■ **PROBLEM DETAILS**
What follows is a listing; give it again exactly, in its entirety.

■ **INFORMATION SUPPLIED**

------------------------

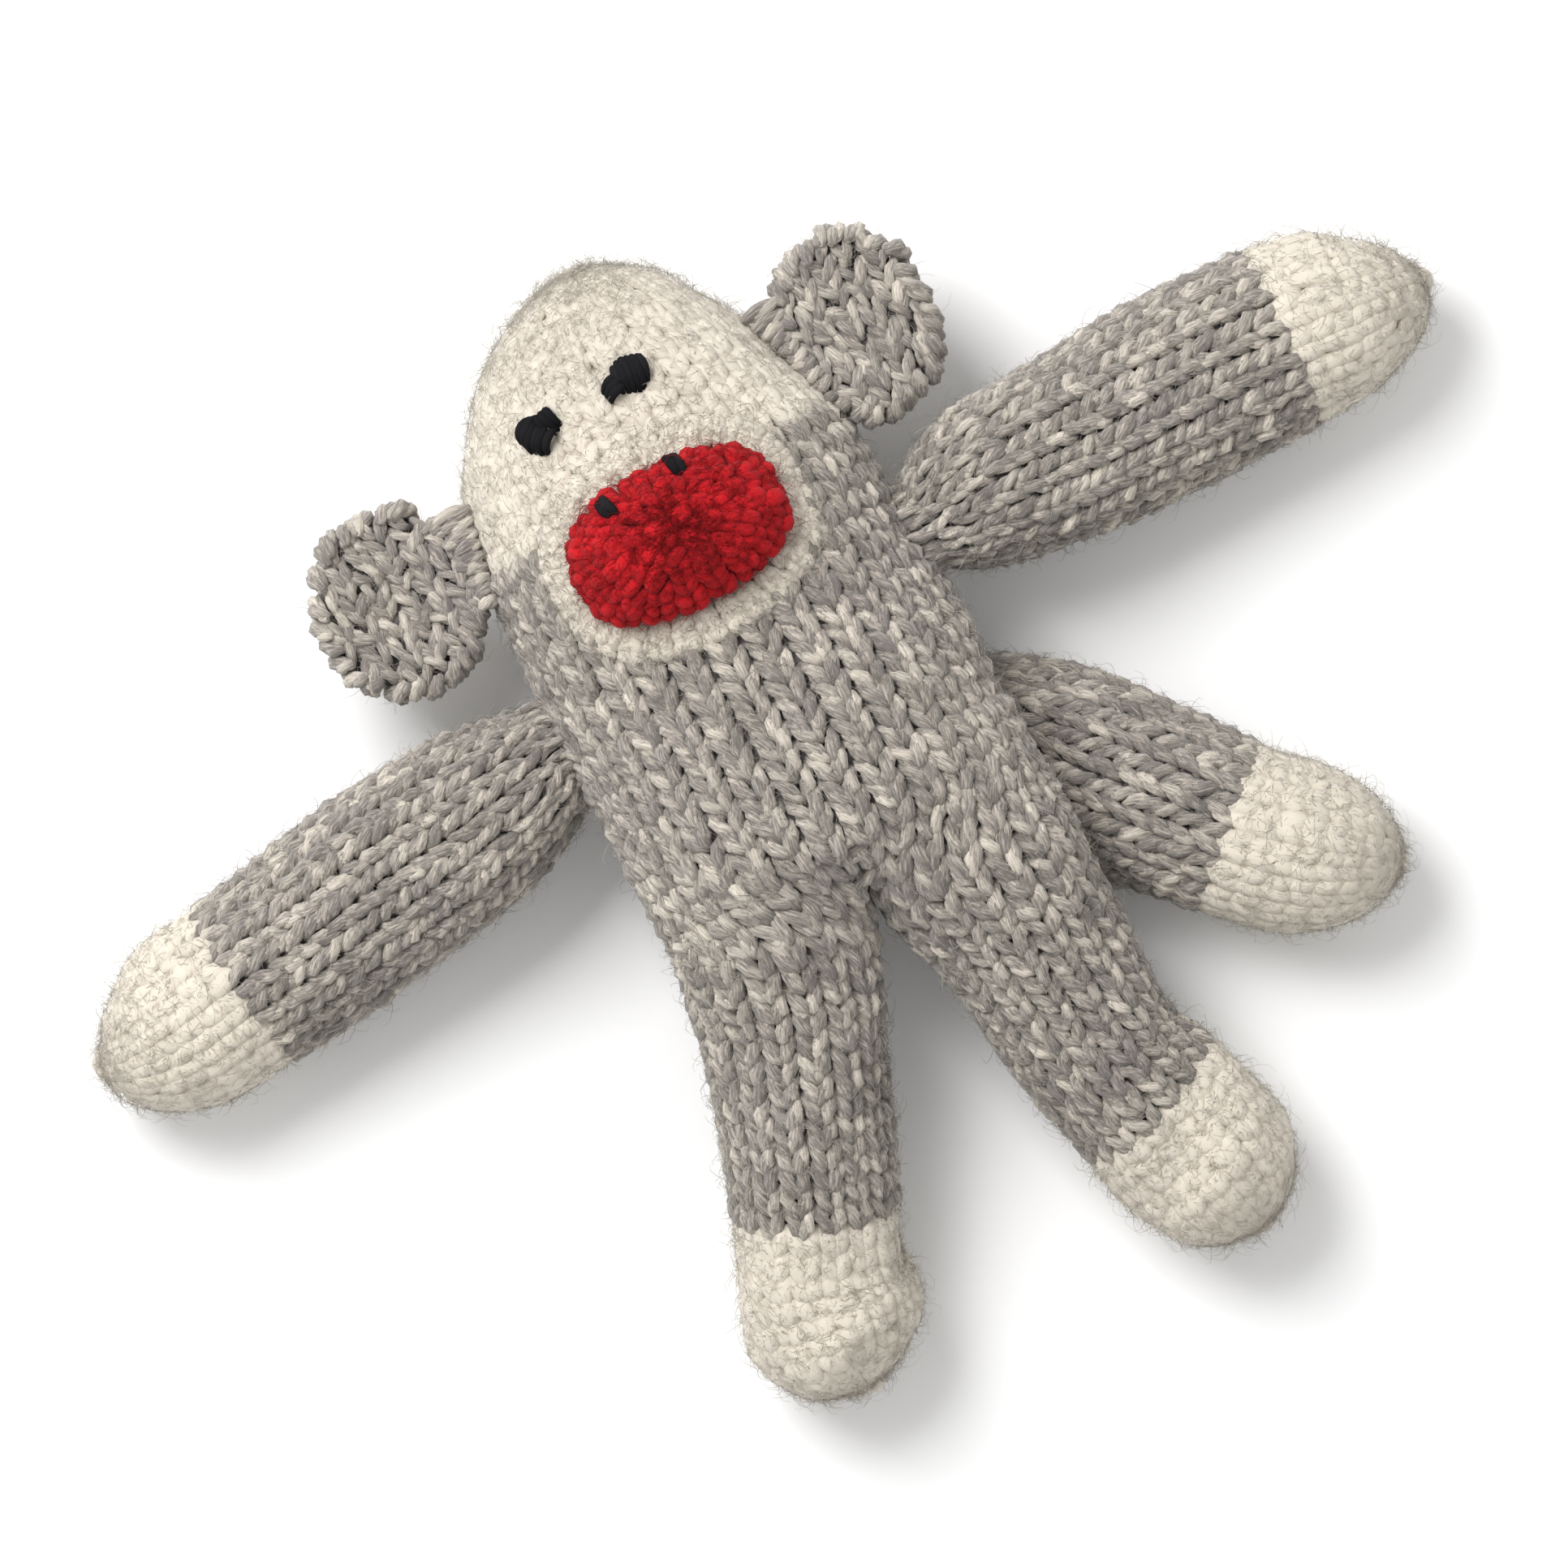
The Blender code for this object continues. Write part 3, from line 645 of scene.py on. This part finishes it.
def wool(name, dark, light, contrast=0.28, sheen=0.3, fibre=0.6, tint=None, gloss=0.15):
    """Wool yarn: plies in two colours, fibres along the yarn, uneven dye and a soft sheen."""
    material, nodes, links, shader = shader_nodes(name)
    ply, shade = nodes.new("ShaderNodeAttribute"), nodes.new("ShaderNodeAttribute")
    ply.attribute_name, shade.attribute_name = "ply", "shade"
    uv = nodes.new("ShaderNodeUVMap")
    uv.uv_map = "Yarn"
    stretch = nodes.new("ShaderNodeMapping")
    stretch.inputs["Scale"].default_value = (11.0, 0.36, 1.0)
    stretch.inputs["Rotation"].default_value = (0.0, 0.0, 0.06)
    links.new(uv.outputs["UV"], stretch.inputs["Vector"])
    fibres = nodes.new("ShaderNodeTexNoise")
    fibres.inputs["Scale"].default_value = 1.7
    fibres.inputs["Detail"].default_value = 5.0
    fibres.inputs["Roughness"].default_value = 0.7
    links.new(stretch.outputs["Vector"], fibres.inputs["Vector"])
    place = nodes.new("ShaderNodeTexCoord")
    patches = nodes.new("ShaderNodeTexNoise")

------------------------

■ **TASK SOLUTION**
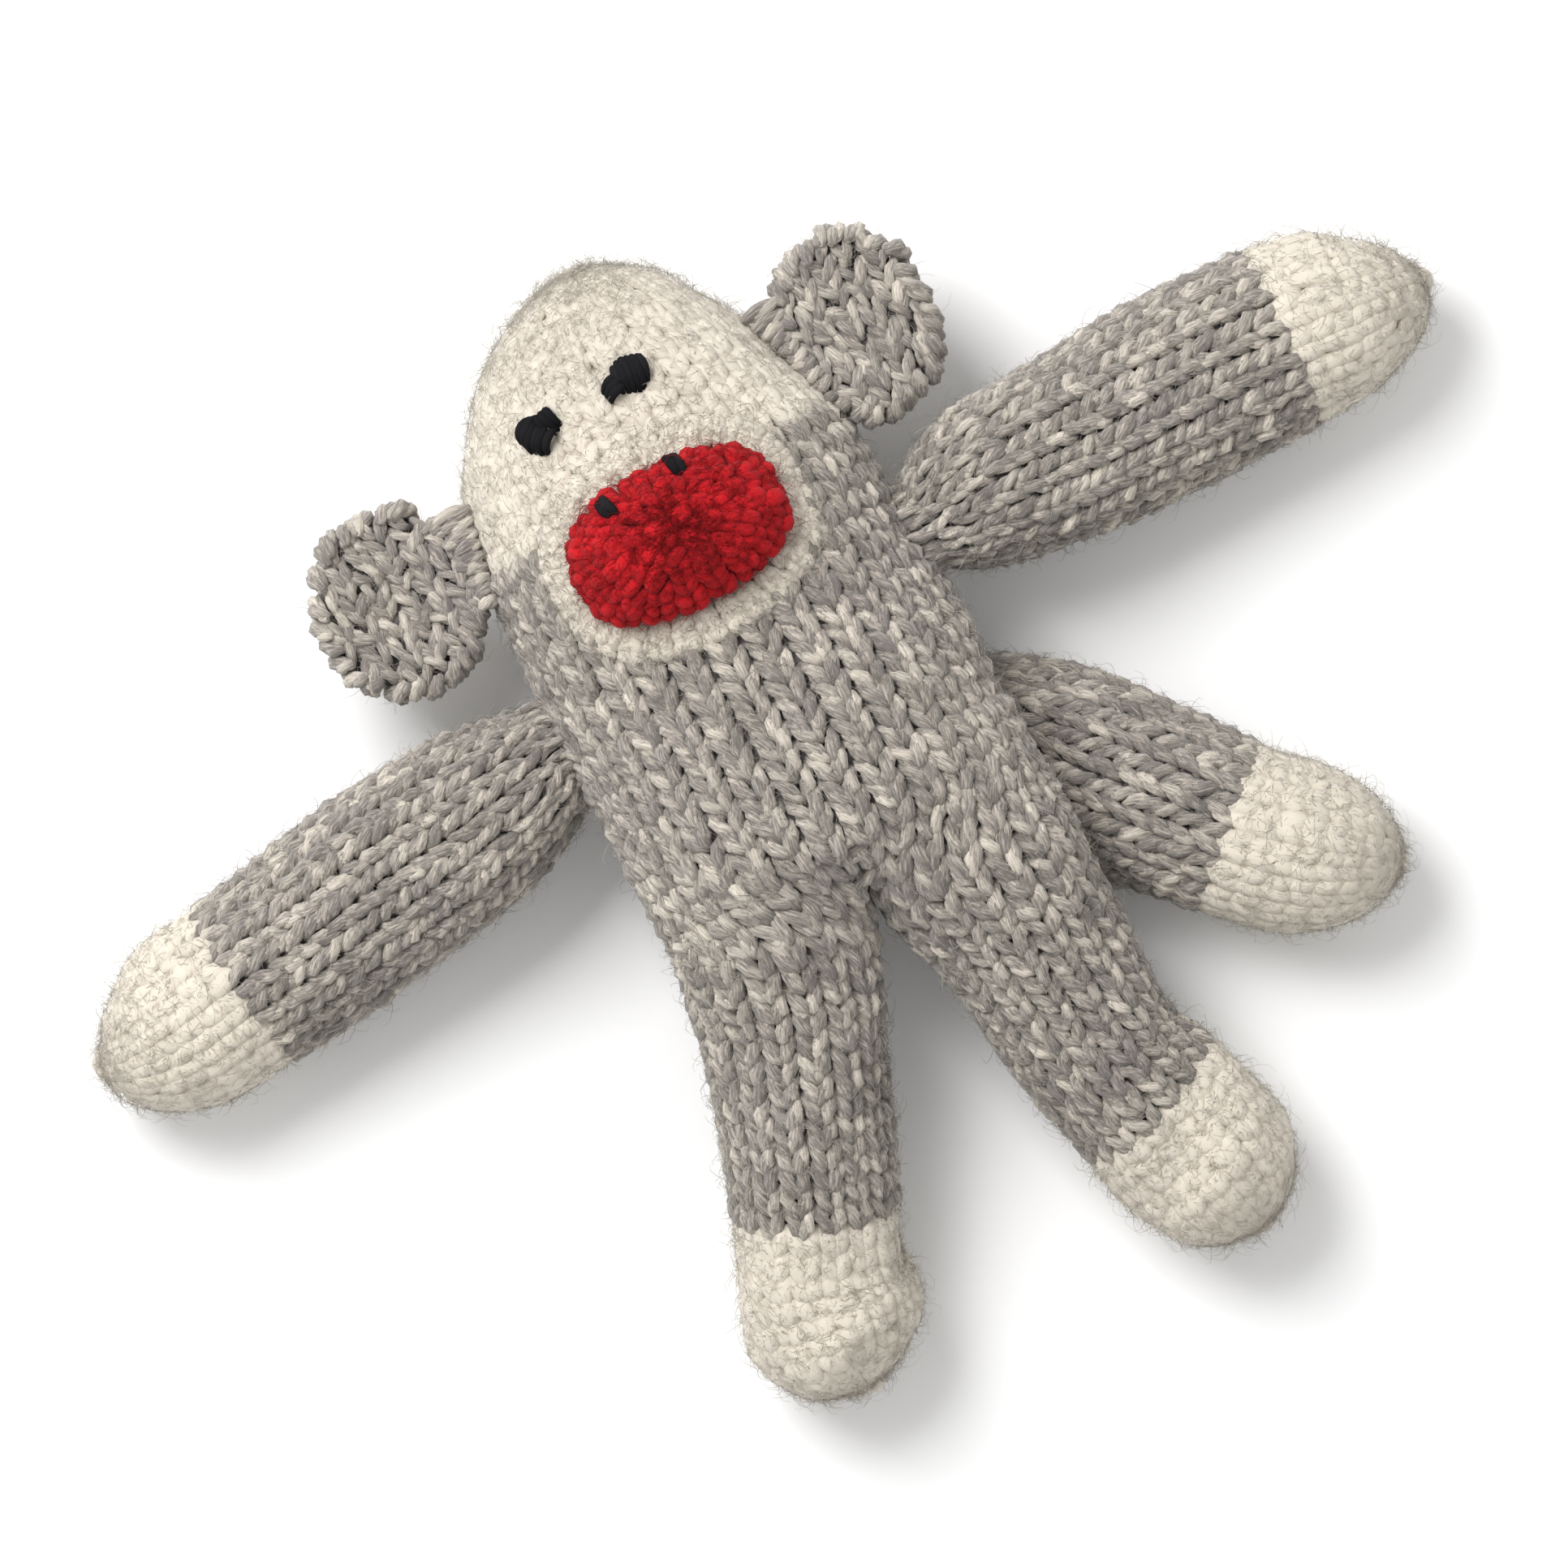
The Blender code for this object continues. Write part 3, from line 645 of scene.py on. This part finishes it.
def wool(name, dark, light, contrast=0.28, sheen=0.3, fibre=0.6, tint=None, gloss=0.15):
    """Wool yarn: plies in two colours, fibres along the yarn, uneven dye and a soft sheen."""
    material, nodes, links, shader = shader_nodes(name)
    ply, shade = nodes.new("ShaderNodeAttribute"), nodes.new("ShaderNodeAttribute")
    ply.attribute_name, shade.attribute_name = "ply", "shade"
    uv = nodes.new("ShaderNodeUVMap")
    uv.uv_map = "Yarn"
    stretch = nodes.new("ShaderNodeMapping")
    stretch.inputs["Scale"].default_value = (11.0, 0.36, 1.0)
    stretch.inputs["Rotation"].default_value = (0.0, 0.0, 0.06)
    links.new(uv.outputs["UV"], stretch.inputs["Vector"])
    fibres = nodes.new("ShaderNodeTexNoise")
    fibres.inputs["Scale"].default_value = 1.7
    fibres.inputs["Detail"].default_value = 5.0
    fibres.inputs["Roughness"].default_value = 0.7
    links.new(stretch.outputs["Vector"], fibres.inputs["Vector"])
    place = nodes.new("ShaderNodeTexCoord")
    patches = nodes.new("ShaderNodeTexNoise")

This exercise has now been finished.